Week 26: 18th June

All hands to the pump to try and get the 100 ready for next week’s Natonal Rally.

First off however the Atlas starting has improved (slightly) but threw up a surprise when the clutch lever pivot bolt tried to break free on the M4! I managed to get to the hardshoulder and tap the pin back in and retain it with a bent paperclip. I fixed this with some bearing lock so fingers crossed it stays put!

The 100 preparation centred around getting the lights to work. I spent a couple of nights during the week with the wiring out. Phone calls to Dean in the New Forest helped me to get an understanding of the 6 volt flywheel magneto setup and I spent much of the time between Didcot and London thinking it through.

Getting the lights to work was pretty straightforward the challenge was to get the lights and brake light to work. The magneto puts out just 21 watts and the headlight wants 25W and the tail light 5W so asking it to support the 25W brake light won’t happen. I pondered it for some time before arriving at the solution which was to take the brake light out altogether and power it with a 6 volt torch battery. The brake light is only on the back brake so I think it will last the 540 miles of the National Rally next weekend.

As part of the preparation I installed a new bicycle speedo, a manual route reader, light switch which I wrapped in old inner tube in case of rain, re-routed the clutch cable and finally ran an additional wire along the frame so that in the event of the lights failing I could wire them all up to the torch battery.

It was fun preparing the bike. Before next weekend I have to go round the whole thing and make sure all the nuts and bolts are tight – last year I lost the nut off the end of the swinging arm!

Nick 🙂

Week 25: 11th June

This week has been fairly uneventful. I suppose it was a case of recovering from the French rally.

A positive thing was to richen up the pilot settings. Tom Eatman had commented that he set his at 4.5 to 5 turns out so when I checked over the electrics I checked and found mine to be just 3. The 1.5 turns seems to have made a difference although I am still learning what the best setting is for starting as full choke seems too much.

In addition I got some new spiral clips for the sidepanel screw and sorted the right hand panel which now has both screws back – it lost one in France.

The good news was that the Atlas completed a clean week into Lonon – there haven’t been too many of these recently. Rather worryingly I thought the engine smelt a bit ‘hot’ and was noisey in the top end. Checking the oil found it off the dipstick and it took a full 2 litres to bring it back. Fingers crossed it isn’t damaged (too much).

Nick 🙂

Week 24: 4th June

Nothing much to report this weekend other than the report on the LCF Rally in Portbail, Normandy. Full report in the ride section.

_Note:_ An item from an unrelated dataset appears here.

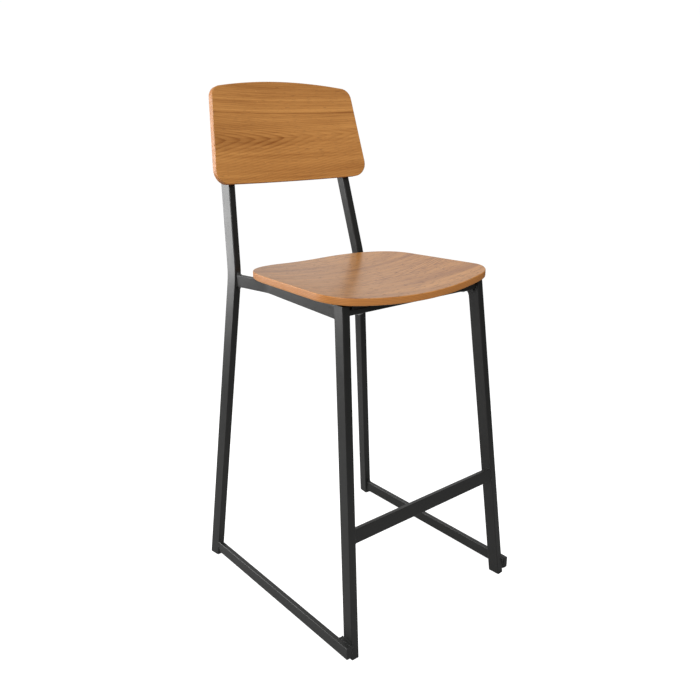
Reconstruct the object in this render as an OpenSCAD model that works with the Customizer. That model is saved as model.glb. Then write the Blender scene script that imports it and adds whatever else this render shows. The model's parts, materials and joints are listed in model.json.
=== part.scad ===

The Atlas starting remains to be a problem as you will see from the report…on the Wednesday night I had to bump the bike down the ramp from the work carpark…

Nick 🙂

Week 23: 28th May

Well moved into June this week – eeek half the year gone and little progress made!

Took the VFR to work 4 days out of 5 on account of preparing it for its MOT and also because I had a couple of meetings early in the week that meant I had to be sure the bike would start at the end of the day – jeez what an admission of failure. It turned out to have some truth however in that after the MOT on Thursday I intended to take the Atlas on to work only for it to go onto one cylinder. I think this was caused by the connection terminal coming adrift but I waited until the weekend to lockwire it in place!

So the good news was that the Atlas passed its MOT. Had to fiddle with the indicators when I got there – they lasted less than the 5 miles to the MOT station and were on the blink (sic) by the time I got home. The bulbs move about in the holders – dangerous if you stupidly rely on indicators but for me they have to work just once a year. The other near miss was the back brake pads which the tester swore were down to the metal but couldn’t see with his torch – they came through the brake test so we moved on.

The head bearings are good now but I will leave it until later next week before I put the handlebar fairing back on just in case they move about.

In addition to the Atlas I also got down to the RGS a bit and also the 100. I put the front wheel back in the RGS and also put the brake caliphers back on. I spent some time trying to get these to bleed up with little success so cable tied the brake lever open and have just left it to push out some air on its own. Not sure how far this will go but I am in no immediate hurry and if nature can do the job for me so be it!

The 100 needed its head bearings tightened as this needs an MOT soonish. This was relatively straightforward although getting one of the fork nuts to catch took a stupid amount of time. While I was about it I adjusted the front brake back into tolerance after the cable had slipped through the screw fit nipple. I also repaired the light switch with araldite so that now all I have to do is work out which wire goes where…Finally as a treat I went to see if it would start and hurrah!